### YOUR GOAL
Output an exact reproduction of the data.

### DATA PROVIDED
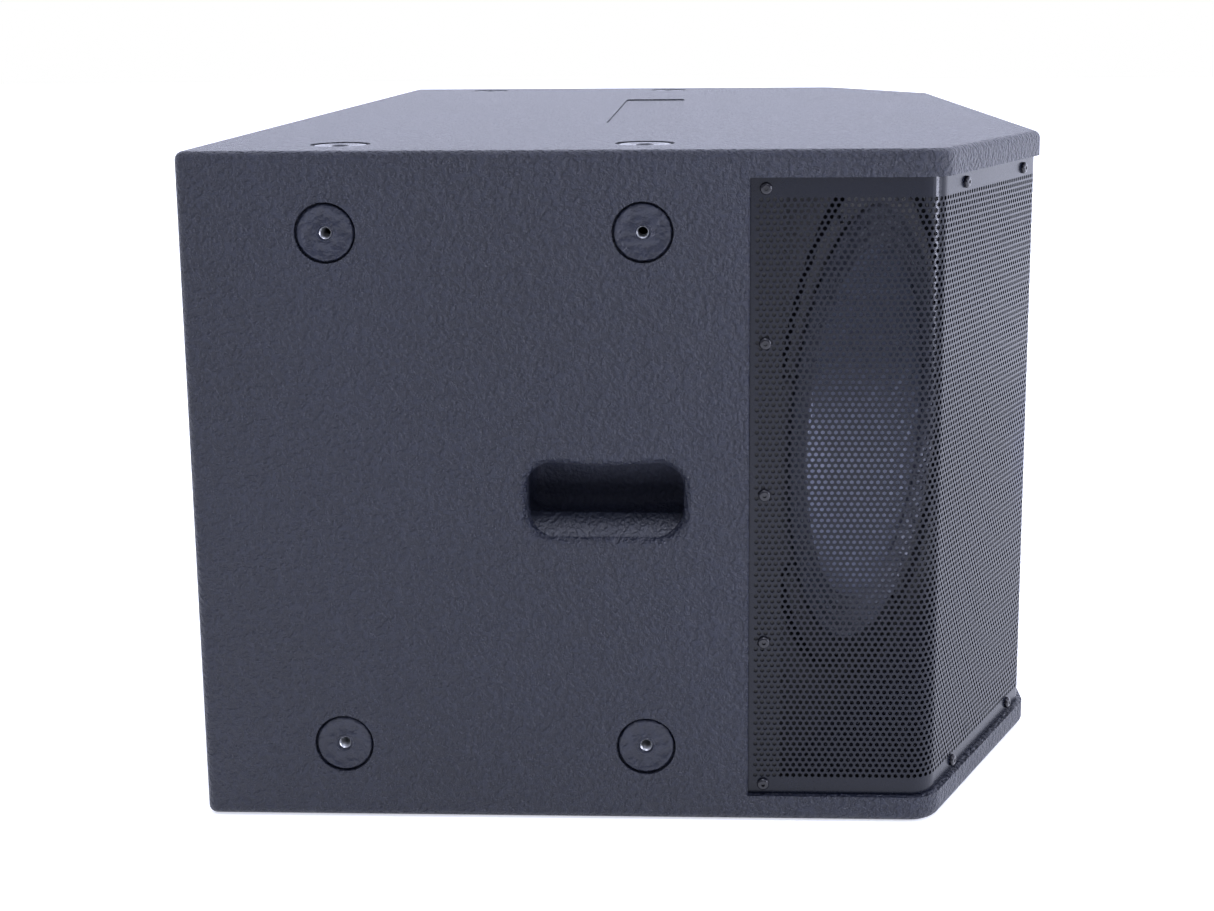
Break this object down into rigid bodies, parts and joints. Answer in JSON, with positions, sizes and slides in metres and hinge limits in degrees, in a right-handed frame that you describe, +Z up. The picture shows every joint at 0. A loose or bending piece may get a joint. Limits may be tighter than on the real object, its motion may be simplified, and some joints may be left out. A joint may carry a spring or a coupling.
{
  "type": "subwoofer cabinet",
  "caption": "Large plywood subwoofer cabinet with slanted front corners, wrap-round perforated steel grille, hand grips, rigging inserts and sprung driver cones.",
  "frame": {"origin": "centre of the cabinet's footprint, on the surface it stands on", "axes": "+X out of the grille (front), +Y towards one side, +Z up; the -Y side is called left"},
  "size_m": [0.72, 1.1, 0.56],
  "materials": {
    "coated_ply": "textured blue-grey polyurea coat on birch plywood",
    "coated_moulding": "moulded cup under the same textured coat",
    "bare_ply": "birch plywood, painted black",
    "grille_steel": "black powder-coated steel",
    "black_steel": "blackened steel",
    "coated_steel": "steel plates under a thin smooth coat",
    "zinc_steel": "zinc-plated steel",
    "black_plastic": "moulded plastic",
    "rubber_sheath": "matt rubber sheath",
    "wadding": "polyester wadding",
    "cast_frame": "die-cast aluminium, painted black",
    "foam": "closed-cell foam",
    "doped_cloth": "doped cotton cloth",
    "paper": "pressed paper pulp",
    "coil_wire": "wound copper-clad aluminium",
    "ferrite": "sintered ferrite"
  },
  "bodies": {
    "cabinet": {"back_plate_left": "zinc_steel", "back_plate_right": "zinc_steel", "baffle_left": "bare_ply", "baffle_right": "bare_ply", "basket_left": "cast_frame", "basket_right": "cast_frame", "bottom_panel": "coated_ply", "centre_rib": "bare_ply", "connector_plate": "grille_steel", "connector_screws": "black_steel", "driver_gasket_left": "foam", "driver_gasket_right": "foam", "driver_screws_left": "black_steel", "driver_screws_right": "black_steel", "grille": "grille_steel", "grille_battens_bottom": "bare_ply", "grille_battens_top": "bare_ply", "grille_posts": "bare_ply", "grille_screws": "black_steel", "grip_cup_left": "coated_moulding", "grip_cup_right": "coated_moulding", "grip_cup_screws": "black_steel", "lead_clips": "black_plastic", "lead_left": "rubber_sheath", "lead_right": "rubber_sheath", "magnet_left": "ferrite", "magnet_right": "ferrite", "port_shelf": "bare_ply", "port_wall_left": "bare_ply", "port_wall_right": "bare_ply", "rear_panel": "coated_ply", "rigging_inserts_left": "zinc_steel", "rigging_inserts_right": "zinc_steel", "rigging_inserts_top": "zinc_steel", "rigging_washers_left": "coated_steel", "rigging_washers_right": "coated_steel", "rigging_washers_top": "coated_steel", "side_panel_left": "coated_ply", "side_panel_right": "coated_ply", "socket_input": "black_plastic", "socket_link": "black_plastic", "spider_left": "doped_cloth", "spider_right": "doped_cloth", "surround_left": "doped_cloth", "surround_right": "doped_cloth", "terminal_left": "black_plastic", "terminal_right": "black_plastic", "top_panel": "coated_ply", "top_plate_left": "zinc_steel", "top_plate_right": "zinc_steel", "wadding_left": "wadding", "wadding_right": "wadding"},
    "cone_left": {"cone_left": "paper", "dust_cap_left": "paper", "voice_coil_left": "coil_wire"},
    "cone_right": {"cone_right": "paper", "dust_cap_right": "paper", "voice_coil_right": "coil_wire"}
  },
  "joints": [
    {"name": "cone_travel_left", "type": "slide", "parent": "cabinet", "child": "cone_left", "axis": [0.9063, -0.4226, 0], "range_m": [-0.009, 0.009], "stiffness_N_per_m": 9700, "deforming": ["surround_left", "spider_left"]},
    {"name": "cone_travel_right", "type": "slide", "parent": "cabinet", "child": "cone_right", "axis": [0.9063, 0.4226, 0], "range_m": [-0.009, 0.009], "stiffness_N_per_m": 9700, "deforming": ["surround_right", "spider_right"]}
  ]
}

### RESULT
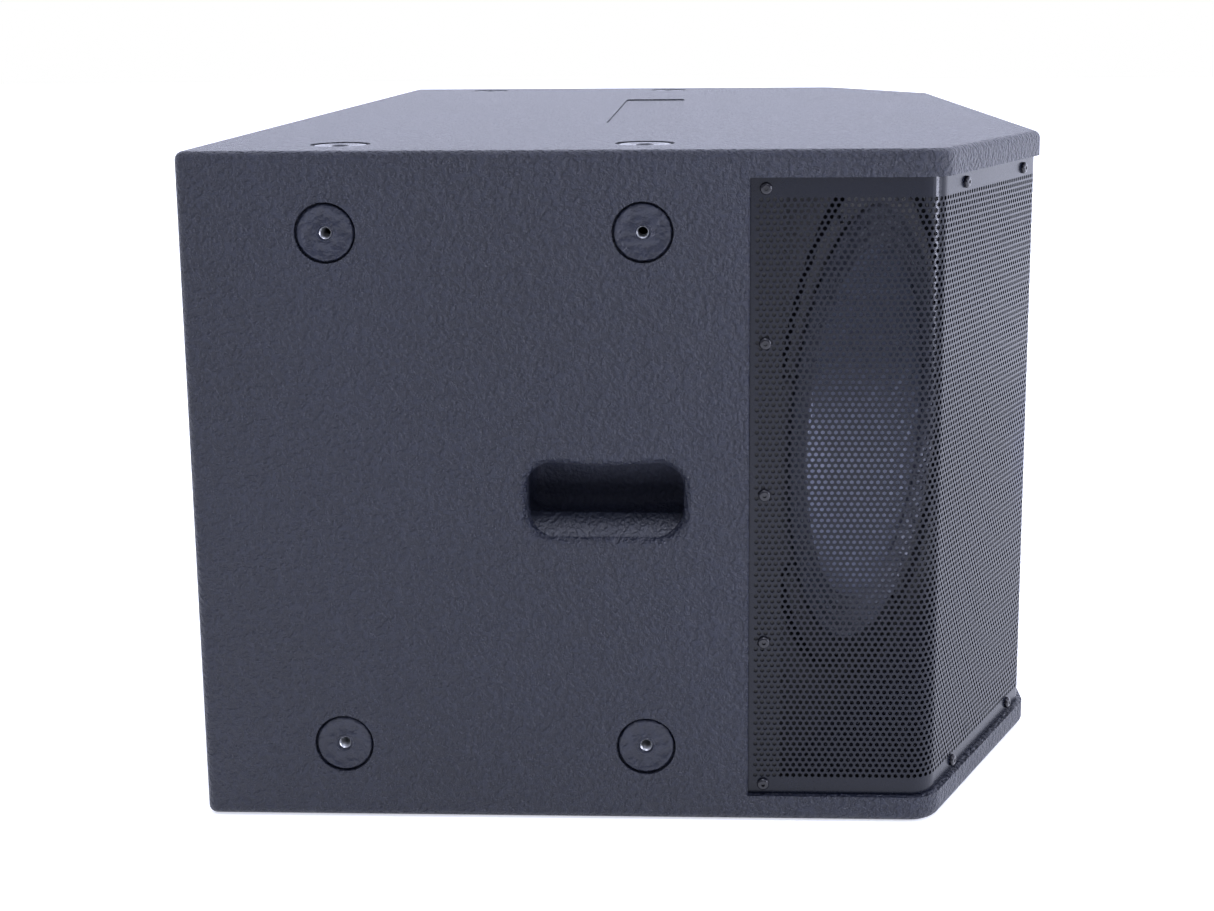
Break this object down into rigid bodies, parts and joints. Answer in JSON, with positions, sizes and slides in metres and hinge limits in degrees, in a right-handed frame that you describe, +Z up. The picture shows every joint at 0. A loose or bending piece may get a joint. Limits may be tighter than on the real object, its motion may be simplified, and some joints may be left out. A joint may carry a spring or a coupling.
{
  "type": "subwoofer cabinet",
  "caption": "Large plywood subwoofer cabinet with slanted front corners, wrap-round perforated steel grille, hand grips, rigging inserts and sprung driver cones.",
  "frame": {"origin": "centre of the cabinet's footprint, on the surface it stands on", "axes": "+X out of the grille (front), +Y towards one side, +Z up; the -Y side is called left"},
  "size_m": [0.72, 1.1, 0.56],
  "materials": {
    "coated_ply": "textured blue-grey polyurea coat on birch plywood",
    "coated_moulding": "moulded cup under the same textured coat",
    "bare_ply": "birch plywood, painted black",
    "grille_steel": "black powder-coated steel",
    "black_steel": "blackened steel",
    "coated_steel": "steel plates under a thin smooth coat",
    "zinc_steel": "zinc-plated steel",
    "black_plastic": "moulded plastic",
    "rubber_sheath": "matt rubber sheath",
    "wadding": "polyester wadding",
    "cast_frame": "die-cast aluminium, painted black",
    "foam": "closed-cell foam",
    "doped_cloth": "doped cotton cloth",
    "paper": "pressed paper pulp",
    "coil_wire": "wound copper-clad aluminium",
    "ferrite": "sintered ferrite"
  },
  "bodies": {
    "cabinet": {"back_plate_left": "zinc_steel", "back_plate_right": "zinc_steel", "baffle_left": "bare_ply", "baffle_right": "bare_ply", "basket_left": "cast_frame", "basket_right": "cast_frame", "bottom_panel": "coated_ply", "centre_rib": "bare_ply", "connector_plate": "grille_steel", "connector_screws": "black_steel", "driver_gasket_left": "foam", "driver_gasket_right": "foam", "driver_screws_left": "black_steel", "driver_screws_right": "black_steel", "grille": "grille_steel", "grille_battens_bottom": "bare_ply", "grille_battens_top": "bare_ply", "grille_posts": "bare_ply", "grille_screws": "black_steel", "grip_cup_left": "coated_moulding", "grip_cup_right": "coated_moulding", "grip_cup_screws": "black_steel", "lead_clips": "black_plastic", "lead_left": "rubber_sheath", "lead_right": "rubber_sheath", "magnet_left": "ferrite", "magnet_right": "ferrite", "port_shelf": "bare_ply", "port_wall_left": "bare_ply", "port_wall_right": "bare_ply", "rear_panel": "coated_ply", "rigging_inserts_left": "zinc_steel", "rigging_inserts_right": "zinc_steel", "rigging_inserts_top": "zinc_steel", "rigging_washers_left": "coated_steel", "rigging_washers_right": "coated_steel", "rigging_washers_top": "coated_steel", "side_panel_left": "coated_ply", "side_panel_right": "coated_ply", "socket_input": "black_plastic", "socket_link": "black_plastic", "spider_left": "doped_cloth", "spider_right": "doped_cloth", "surround_left": "doped_cloth", "surround_right": "doped_cloth", "terminal_left": "black_plastic", "terminal_right": "black_plastic", "top_panel": "coated_ply", "top_plate_left": "zinc_steel", "top_plate_right": "zinc_steel", "wadding_left": "wadding", "wadding_right": "wadding"},
    "cone_left": {"cone_left": "paper", "dust_cap_left": "paper", "voice_coil_left": "coil_wire"},
    "cone_right": {"cone_right": "paper", "dust_cap_right": "paper", "voice_coil_right": "coil_wire"}
  },
  "joints": [
    {"name": "cone_travel_left", "type": "slide", "parent": "cabinet", "child": "cone_left", "axis": [0.9063, -0.4226, 0], "range_m": [-0.009, 0.009], "stiffness_N_per_m": 9700, "deforming": ["surround_left", "spider_left"]},
    {"name": "cone_travel_right", "type": "slide", "parent": "cabinet", "child": "cone_right", "axis": [0.9063, 0.4226, 0], "range_m": [-0.009, 0.009], "stiffness_N_per_m": 9700, "deforming": ["surround_right", "spider_right"]}
  ]
}